One of the key messages of Ofwat’s company monitoring framework document is, "having information that is easy to understand and navigate provides transparency and helps everyone build trust and confidence in water." Although this document is related to provision of a yearly set of performance data this monitoring framework document could easily be said to identify a fully focused VM and RM process in that these provide a clear and transparent understanding of the decision making process. The monitoring framework document also states, “it is important that they continue to review what information their customers and other stakeholders want and need."

Expenditure Decision Making

Research undertaken by UK Water Industry Research (UKWIR) to re-visit their work on ‘Capital Maintenance Planning - A Common Framework’ has resulted in the development of a new Framework for Expenditure Decision-making. The Level 0 overview of this process identifies the following key questions:

  • What risks do we face in achieving our objectives and how will they change in the future?

  • What are our options to manage those risks?

  • What is the best balance of activities to manage our risk and meet our objectives?

The Level 0 overview also highlights a list of key activities which includes the following:

  1. Assess the type scale and value of risk faced by the business.

  2. Develop range of intervention options.

  3. Assess the effectiveness in managing risk. 

  4. Assess scenarios against stakeholder and business objectives.

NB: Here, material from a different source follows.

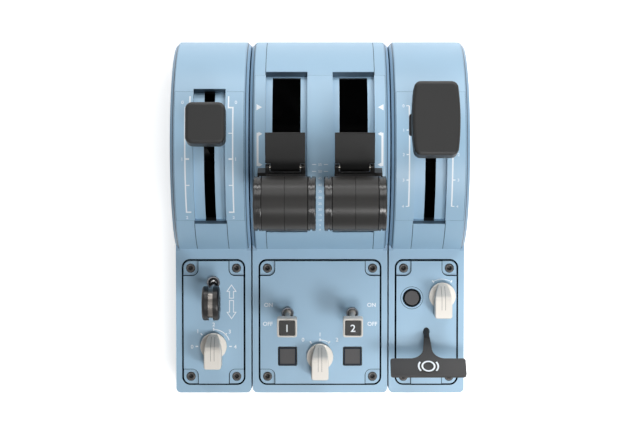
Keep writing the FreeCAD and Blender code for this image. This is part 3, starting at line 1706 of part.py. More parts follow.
def make_button(label, centre_x, distance, shape):
    body = new_body(label)
    on_deck(body, centre_x, -distance)
    plan = new_sketch(body, label + "_plan", "XY", button_bottom)
    if shape == "square":
        rounded_rectangle(plan, 0, 0, s.button_width, s.button_width, s.button_corner)
    else:
        circle(plan, 0, 0, s.reset_radius)
    pad(body, label + "_cap", plan, s.button_height)
    top = button_bottom + s.button_height
    dress(body, "Fillet", label + "_rounds", s.button_round, lambda e: at_height(e, top))


make_button("square_button_1", -s.button_offset, s.button_place, "square")
make_button("square_button_2", s.button_offset, s.button_place, "square")
make_button("reset_button", side_x - s.reset_offset, s.reset_place, "round")

handle = new_body("park_brake_handle")
on_deck(handle, side_x, -s.brake_place, 0, s.brake_lean)
bar_low = s.brake_reach - s.brake_bar_width / 2
bar_high = s.brake_reach + s.brake_bar_width / 2
half_bar, half_stem = s.brake_bar_length / 2, s.brake_stem_width / 2
half_neck = s.brake_neck_width / 2
flare, r = s.brake_flare, s.brake_bar_corner
handle_outline = outline(
    new_sketch(handle, "handle_outline", "XZ"),
    [
        (half_stem, s.brake_stem_start),
        (half_neck, bar_low - flare),
        (half_neck + flare, bar_low, half_neck + flare, bar_low - flare, -1),
        (half_bar - r, bar_low),
        (half_bar, bar_low + r, half_bar - r, bar_low + r, 1),
        (half_bar, bar_high - r),
        (half_bar - r, bar_high, half_bar - r, bar_high - r, 1),
        (-(half_bar - r), bar_high),
        (-half_bar, bar_high - r, -(half_bar - r), bar_high - r, 1),
        (-half_bar, bar_low + r),
        (-(half_bar - r), bar_low, -(half_bar - r), bar_low + r, 1),
        (-(half_neck + flare), bar_low),
        (-half_neck, bar_low - flare, -(half_neck + flare), bar_low - flare, -1),
        (-half_stem, s.brake_stem_start),
    ],
)
pad(handle, "handle_bar", handle_outline, s.brake_bar_thickness, both_sides=True)
stem = circle(
    new_sketch(handle, "stem_section", "XY", s.brake_stem_start + 1), 0, 0, s.brake_stem_radius
)
pad(handle, "handle_stem", stem, s.brake_stem_depth + s.brake_stem_start, down=True)


# -------------------------------------------------------------------------------------- write out
doc.recompute()
failed = [item.Label for item in doc.Objects if "Invalid" in item.State or "Error" in item.State]
if failed:
    raise RuntimeError("these objects failed: " + ", ".join(failed))
for subpart in subparts:
    if subpart.Shape.isNull() or not subpart.Shape.isValid():
        raise RuntimeError("no valid shape: " + subpart.Label)
os.makedirs("parts", exist_ok=True)
for subpart in subparts:
    subpart.Shape.exportStep(os.path.join("parts", subpart.Label + ".step"))
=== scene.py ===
import json
import math

import bmesh
import bpy
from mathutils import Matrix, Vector


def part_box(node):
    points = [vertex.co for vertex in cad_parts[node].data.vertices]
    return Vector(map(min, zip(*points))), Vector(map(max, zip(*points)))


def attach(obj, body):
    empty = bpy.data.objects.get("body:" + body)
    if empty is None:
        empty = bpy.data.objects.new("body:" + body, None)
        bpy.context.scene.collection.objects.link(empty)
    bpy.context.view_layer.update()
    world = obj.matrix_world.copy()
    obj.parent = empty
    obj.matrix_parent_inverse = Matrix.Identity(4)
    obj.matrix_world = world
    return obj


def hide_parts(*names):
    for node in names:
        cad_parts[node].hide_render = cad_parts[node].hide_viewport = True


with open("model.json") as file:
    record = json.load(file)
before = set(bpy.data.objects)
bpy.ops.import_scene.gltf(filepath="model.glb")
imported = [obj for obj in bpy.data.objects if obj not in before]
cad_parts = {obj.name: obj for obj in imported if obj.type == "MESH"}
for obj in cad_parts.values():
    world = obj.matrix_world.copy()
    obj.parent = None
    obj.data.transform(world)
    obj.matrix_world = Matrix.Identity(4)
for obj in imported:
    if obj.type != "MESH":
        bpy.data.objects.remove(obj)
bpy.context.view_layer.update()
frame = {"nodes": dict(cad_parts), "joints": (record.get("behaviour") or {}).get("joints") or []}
nodes = frame["nodes"]
joints = {joint["name"]: joint for joint in frame["joints"]}
MM = 0.001

# ---------------------------------------------------------------- table, camera and lamps
# The quadrant stands on a plain white table, seen from above. A low strip and two soft boxes
# behind it light the drums. A small soft box close to its front right corner and one above its
# front light the deck.
bpy.context.scene.view_settings.view_transform = "Standard"

CAMERA_HEIGHT = 1.178
CAMERA_AHEAD = -1.95 * MM
camera_data = bpy.data.cameras.new("camera")
camera_data.lens = 98.72
camera_data.sensor_width = 36
camera_data.clip_start = 0.05
camera_data.clip_end = 20
camera = bpy.data.objects.new("camera", camera_data)
camera.location = (0, CAMERA_AHEAD, CAMERA_HEIGHT)
bpy.context.collection.objects.link(camera)
bpy.context.scene.camera = camera


def seen_directly(tree):
    """A 0 to 1 value that is 1 for camera, mirror and glass rays."""
    path = tree.nodes.new("ShaderNodeLightPath")
    total = tree.nodes.new("ShaderNodeMath")
    total.operation = "MAXIMUM"
    every = tree.nodes.new("ShaderNodeMath")
    every.operation = "MAXIMUM"
    tree.links.new(path.outputs["Is Camera Ray"], total.inputs[0])
    tree.links.new(path.outputs["Is Glossy Ray"], total.inputs[1])
    tree.links.new(total.outputs[0], every.inputs[0])
    tree.links.new(path.outputs["Is Transmission Ray"], every.inputs[1])
    return every.outputs[0]


world = bpy.data.worlds.new("studio")
world.use_nodes = True
bpy.context.scene.world = world
sky = world.node_tree.nodes["Background"]
sky_level = world.node_tree.nodes.new("ShaderNodeMapRange")
sky_level.inputs["To Min"].default_value = 0.03
sky_level.inputs["To Max"].default_value = 1.0
world.node_tree.links.new(seen_directly(world.node_tree), sky_level.inputs["Value"])
world.node_tree.links.new(sky_level.outputs["Result"], sky.inputs["Strength"])
sky.inputs["Color"].default_value = (1, 1, 1, 1)

table_white = bpy.data.materials.new("table_white")
table_white.use_nodes = True
table_tree = table_white.node_tree
table_tree.nodes.clear()
table_paint = table_tree.nodes.new("ShaderNodeBsdfDiffuse")
table_paint.inputs["Color"].default_value = (0.86, 0.86, 0.86, 1)
table_glow = table_tree.nodes.new("ShaderNodeEmission")
table_level = table_tree.nodes.new("ShaderNodeMath")
table_level.operation = "MULTIPLY"
table_level.inputs[1].default_value = 0.62
table_sum = table_tree.nodes.new("ShaderNodeAddShader")
table_out = table_tree.nodes.new("ShaderNodeOutputMaterial")
table_tree.links.new(seen_directly(table_tree), table_level.inputs[0])
table_tree.links.new(table_level.outputs[0], table_glow.inputs["Strength"])
table_tree.links.new(table_paint.outputs[0], table_sum.inputs[0])
table_tree.links.new(table_glow.outputs[0], table_sum.inputs[1])
table_tree.links.new(table_sum.outputs[0], table_out.inputs["Surface"])

TABLE_REACH = 4.0
TABLE_TOP = -0.3 * MM
table_mesh = bpy.data.meshes.new("table")
table_corners = [
    (x * TABLE_REACH, y * TABLE_REACH, TABLE_TOP) for x, y in ((-1, -1), (1, -1), (1, 1), (-1, 1))
]
table_mesh.from_pydata(table_corners, [], [(0, 1, 2, 3)])
table_mesh.materials.append(table_white)
table = bpy.data.objects.new("table", table_mesh)
bpy.context.collection.objects.link(table)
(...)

Items 1 and 3 clearly relate to RM while items 2 and 4 relate to VM as key tools in the decision making process. In fact item 4 clearly envisages the use of Stakeholder Analysis which identifies those key stakeholders (groups of individuals) with an influence or interest with the aim of focussing attention where the priorities are required i.e. satisfaction of key stakeholder interests. This process shows a clear link to the monitoring framework requirements identified above for continual review of customers and stakeholders wants and needs.

Value as a Delivery Tool

There may still be a misconception in some areas that VM is a cost cutting tool, however, this is not the case. VM is a project delivery tool and used correctly it is a business decision tool. Some of the VM techniques clearly focus on the business decision making process for example:

  • Strengths, Weaknesses, Opportunities and Threats (SWOT) Analysis – a tool to assist in focussing activities where required and minimise those items that can have a negative impact. Ofwat’s Company monitoring framework document states under the targeted monitoring approach, "Water companies, in conversation with stakeholders, are best placed to identify where the risks, strengths and weaknesses arise in providing information that Stakeholders’ want and will trust." So again while related to delivery of yearly performance data the VM process is clear envisaged.

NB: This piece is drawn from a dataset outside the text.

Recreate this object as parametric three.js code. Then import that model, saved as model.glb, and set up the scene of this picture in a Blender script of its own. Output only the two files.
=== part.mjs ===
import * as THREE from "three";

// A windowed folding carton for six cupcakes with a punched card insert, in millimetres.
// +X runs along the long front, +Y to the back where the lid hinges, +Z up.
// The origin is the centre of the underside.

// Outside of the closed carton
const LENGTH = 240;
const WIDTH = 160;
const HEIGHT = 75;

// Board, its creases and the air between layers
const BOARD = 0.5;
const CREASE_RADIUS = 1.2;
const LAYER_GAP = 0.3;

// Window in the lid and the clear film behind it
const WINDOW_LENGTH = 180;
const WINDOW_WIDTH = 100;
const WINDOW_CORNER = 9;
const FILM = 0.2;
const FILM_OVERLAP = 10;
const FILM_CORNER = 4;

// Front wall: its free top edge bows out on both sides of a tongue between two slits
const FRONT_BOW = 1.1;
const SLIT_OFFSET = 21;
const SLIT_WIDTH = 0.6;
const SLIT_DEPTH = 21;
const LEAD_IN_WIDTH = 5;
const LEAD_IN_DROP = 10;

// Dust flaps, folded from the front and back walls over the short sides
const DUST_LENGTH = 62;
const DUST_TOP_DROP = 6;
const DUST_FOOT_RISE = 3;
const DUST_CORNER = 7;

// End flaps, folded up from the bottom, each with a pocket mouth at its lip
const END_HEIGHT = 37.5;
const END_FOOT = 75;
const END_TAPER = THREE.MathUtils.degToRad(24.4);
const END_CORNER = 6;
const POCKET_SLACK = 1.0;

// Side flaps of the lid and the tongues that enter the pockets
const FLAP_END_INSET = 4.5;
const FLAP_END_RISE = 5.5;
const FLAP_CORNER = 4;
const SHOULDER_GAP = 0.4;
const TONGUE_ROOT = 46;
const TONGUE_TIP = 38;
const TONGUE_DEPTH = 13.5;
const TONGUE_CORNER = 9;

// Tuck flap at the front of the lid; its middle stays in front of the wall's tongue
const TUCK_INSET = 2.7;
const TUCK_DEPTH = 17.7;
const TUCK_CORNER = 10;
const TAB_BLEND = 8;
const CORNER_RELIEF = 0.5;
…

  • Cost Benefit Analysis - Used to analyse the costs of implementing something compared to the benefits to be achieved. Often used in VM to review procedures and processes in business case decisions.

In Ofwat’s 'Reflections on the price review – learning from PR14' they comment under section 3.2 Wholesale Costs, "there are opportunities for ourselves and/or companies to improve the quality of special cost factor claims – for example, the quality of analysis and evidence from some companies on risk identification and management could be improved substantially."

This seems to indicate that while RM approaches to support decision-making in planning expenditure has increased it is still not universal or embraced to its fullest extent. While both VM and RM require a good deal of appropriate and reflective data the collection of such data should not prohibit the development of these processes. Nor should the lack of data lead to a higher level of risk allowance being added to budgets included in business plans to the detriment of customers’ bills. As suggested in Ofwat Reflections on the price review – learning from PR14 document which states, "some companies embraced the new methodology and delivered high-quality plans that we were largely able to accept in the round under our risk-based review. But there were still many examples where we considered that companies could have done more. This was most apparent in relation to the allocation of costs, and the way companies sought to identify and manage risks, which typically resulted in requests for higher cost allowances."

In conclusion while the various documents identified in this article are not specifically related to VM and RM their concerns and issues can clearly be linked to VM & RM principles. Therefore it is incumbent on the water companies to fully utilise VM & RM to provide transparent, risk balanced and efficient delivery of current and future business plans.